Example 6.26: Suppose we want to use importance sampling to compute P(alarm|smoke ∧report). We must choose which variables to sample and the proposal distribution. Suppose we sample Tampering, Fire, and Leaving, and we use the following proposal distribution:
q(tampering)=0.02
q(fire)=0.5
q(Alarm|Tampering,Fire)=P(Alarm|Tampering,Fire)
q(Leaving|Alarm)=P(Leaving|Alarm)

Thus, the proposal distribution is the same as the original distribution, except for Fire.

The following table gives a few samples. In this table, s is the sample; e is smoke ∧report; P(e|s) is equal to P(smoke|Fire)×P(report|Leaving), where the value for Fire and Leaving are from the sample; P(s)/q(s) is 0.02 when Fire=true in the sample and is 1.98 when Fire=false; p=P(e|s)×P(s)/q(s) is the weight of the sample.

Tampering Fire Alarm Leaving P(e|s) P(s)/q(s) p
false true false true 0.675 0.02 0.0135
true true true false 0.009 0.02 0.00018
false false false true 0.0075 1.98 0.01485
false true false false 0.009 0.02 0.00018

P(alarm|smoke ∧report) is the weighted proportion of the samples that have Alarm true.

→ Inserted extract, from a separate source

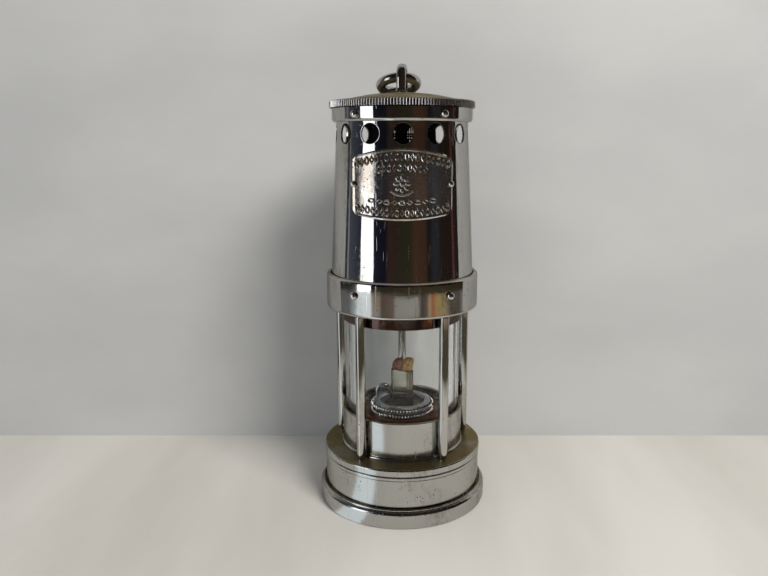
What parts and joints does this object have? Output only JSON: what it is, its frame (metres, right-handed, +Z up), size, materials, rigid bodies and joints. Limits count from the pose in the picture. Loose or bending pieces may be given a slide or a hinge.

The efficiency of this algorithm, in terms of how accuracy depends on the run time, depends on

  • the proposal distribution. To get the best result, the proposal distribution should be as close as possible to the posterior distribution. However, an agent typically cannot sample directly from the posterior distribution; if it could, it could produce posterior probabilities much more simply.
  • which variables to sample. Sampling fewer variables means that there is more information from each sample, but each sample requires more time to compute the probability of the sample.

Determining the proposal distribution and which variables to sample is an art.